Believing in God separates us from those who erroneously conclude that all of creation, including ourselves, is somehow a result of chance or our own efforts and not the initiative of the One who when asked by Moses his name, said, “I am” (Exodus 3:14). When we pray the Creed, we begin by stating this belief and recognize that there is a power and a reality far greater than ourselves to whom we are responsible.  God is the name we give to this reality, who is not merely a transcendent, all-powerful, spiritual force, but a personal being.

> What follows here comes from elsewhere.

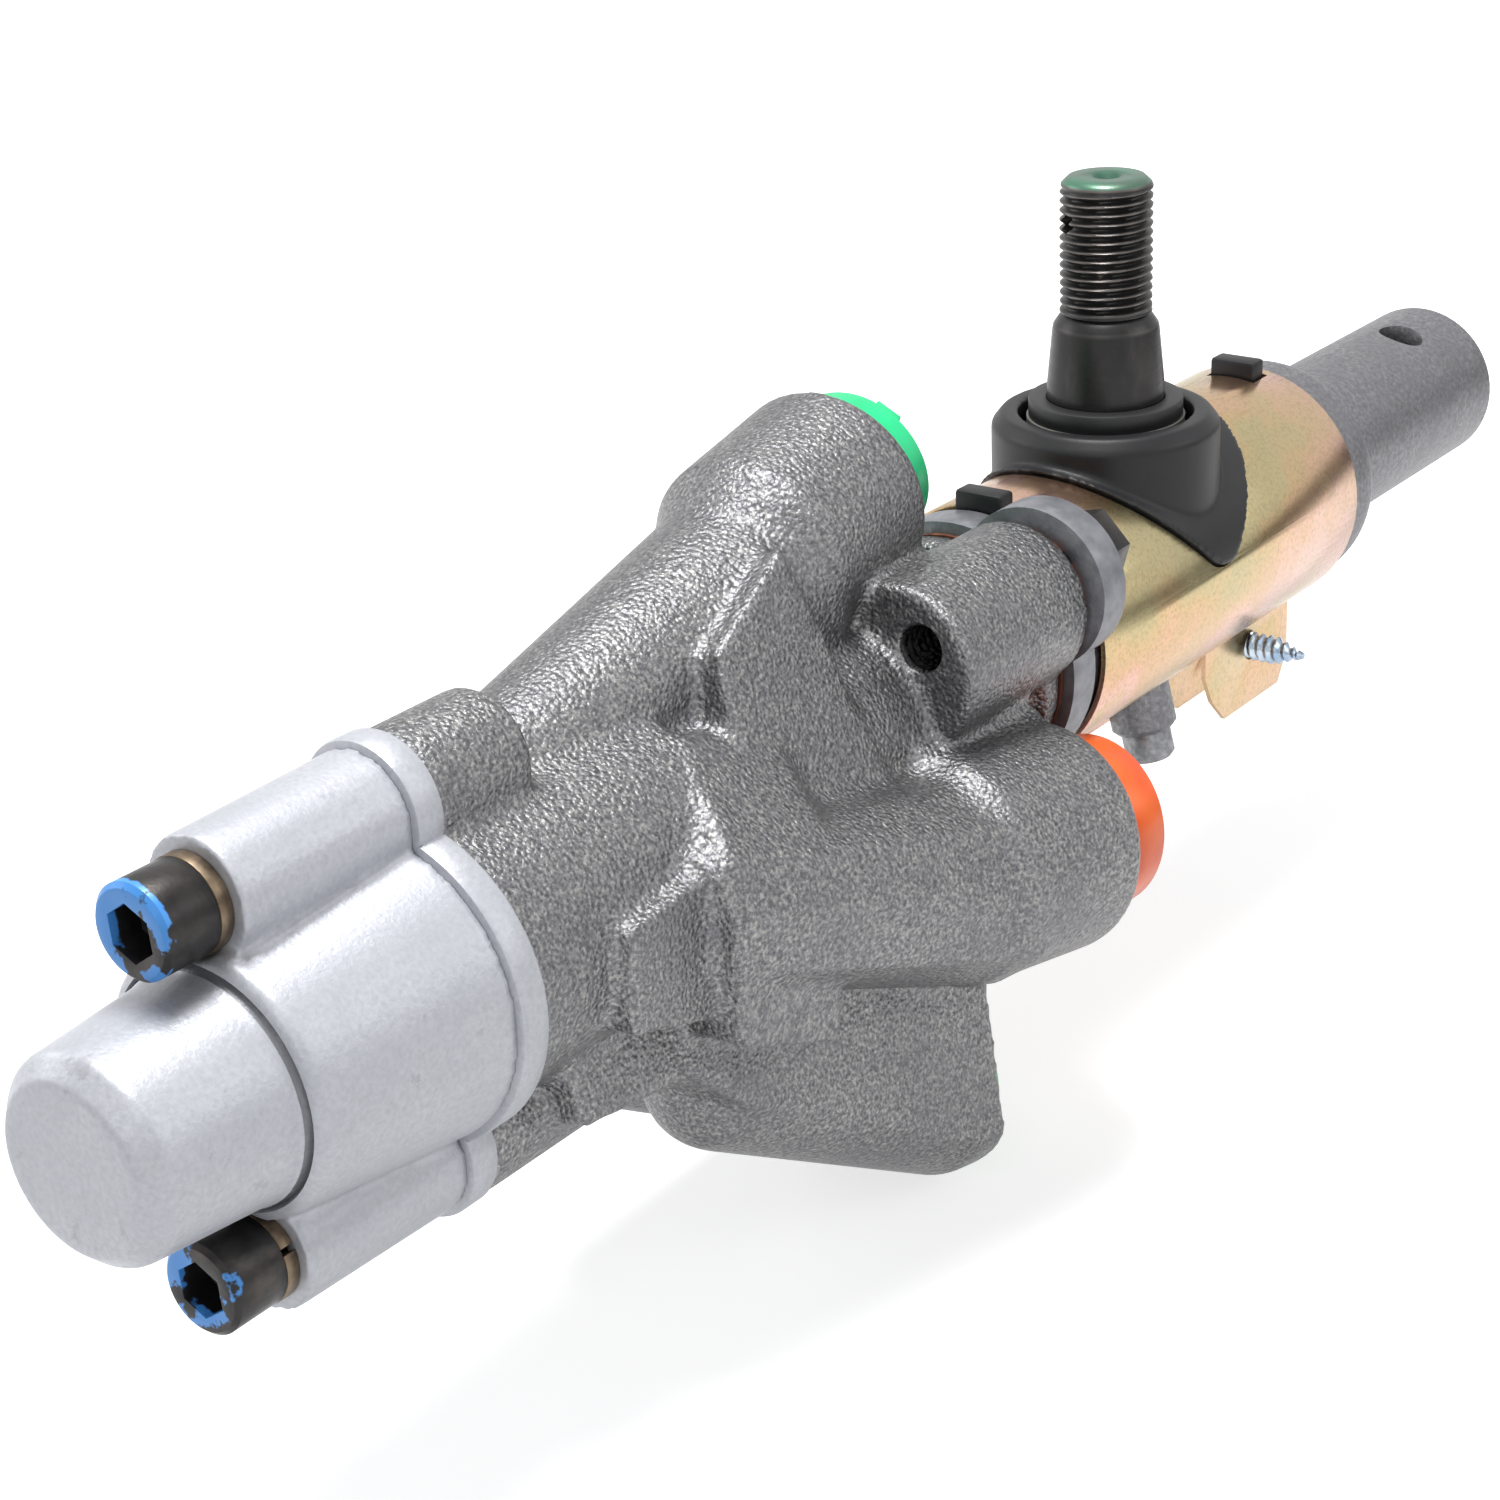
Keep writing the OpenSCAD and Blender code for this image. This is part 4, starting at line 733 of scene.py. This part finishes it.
def floor():
    """Paper floor a little below the valve's lowest point."""
    bm = bmesh.new()
    bmesh.ops.create_grid(bm, x_segments=1, y_segments=1, size=3.0, matrix=Matrix.Translation((0, 0, -0.0685)))
    obj = link_object("paper_floor", bm)
    obj.data.materials.append(white_paper())


def dark_card():
    """Black card low on the near right, outside the camera's frame: it draws the dark line along the clamp."""
    bm = bmesh.new()
    turn = Matrix.Translation((0.42, -0.34, -0.02)) @ Matrix.Rotation(math.radians(-37), 4, "Z")
    bmesh.ops.create_cube(bm, size=1.0, matrix=turn @ Matrix.Diagonal((0.004, 0.9, 0.09, 1)))
    obj = link_object("dark_card", bm)
    material = blank("black_card")[0]
    obj.data.materials.append(shade(material, Base_Color="#161616", Roughness=0.9))
    obj.visible_camera = False


softbox("top_softbox", (-0.08, 0.02, 0.72), (-0.06, 0, 0), (0.26, 0.22), 6.2)
softbox("front_softbox", (-0.75, -0.35, 0.45), (-0.1, 0, 0), (0.4, 0.5), 0.8)
softbox("right_softbox", (0.3, -0.75, 0.42), (0, 0, 0), (0.6, 0.35), 1.2)
softbox("left_softbox", (-0.3, 0.8, 0.4), (-0.05, 0, 0), (0.5, 0.4), 1.8)
floor()
dark_card()

world = bpy.data.worlds.new("studio")
bpy.context.scene.world = world
world.use_nodes = True
sky = world.node_tree
tint = add(sky, "Mix", TINTS, i0=sees_backdrop(sky), i6="#8a8c90", i7="#ffffff")
feed(sky, sky.nodes["Background"], {"Color": tint})

camera = bpy.data.cameras.new("photo_camera")
camera.sensor_width = 36
camera.lens = 73.745
camera.clip_start = 0.01
camera_object = bpy.data.objects.new("photo_camera", camera)
bpy.context.scene.collection.objects.link(camera_object)
right = Vector((0.59178, -0.80503, -0.04150))
down = Vector((-0.34114, -0.20346, -0.91773))
ahead = Vector((0.73035, 0.55725, -0.39504))
camera_object.matrix_world = Matrix.Translation((-0.400697, -0.233083, 0.168719)) @ Matrix(
    (right, -down, -ahead)).transposed().to_4x4()
bpy.context.scene.camera = camera_object
bpy.context.scene.view_settings.view_transform = "Standard"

Pope Francis, in his encyclical on caring for our common home draws our attention to how the creation account in Genesis teaches us something of the reality of human existence in the world. “Human life is grounded in three fundamental and closely intertwined relationships: with God, with our neighbor and with the earth itself” (Laudato Si’, 67).  These relationships remind us that the magnificence of God’s creation is a gift to be shared by all generations and so we all share in the responsibility to care for the gifts of nature as we care for one another.

What the Holy Father is spelling out is the primacy of an “authentic human ecology,” a relationship of the person, of the environment, and of social-economic development, understanding that as humanity advances, together we need to be respectful of the environment. This brings a Catholic worldview to bear on the discussion and helps us to see more clearly the moral lesson woven into the story of creation.

Men and women are called to live in peace with God and in the natural world.  As we proceed as a society, nation and people in the world in efforts to improve the human condition, there should be a clear harmony between efforts to promote integral, including economic, human development and those on behalf of our common home.

This is the first post in a series on the Book of Genesis.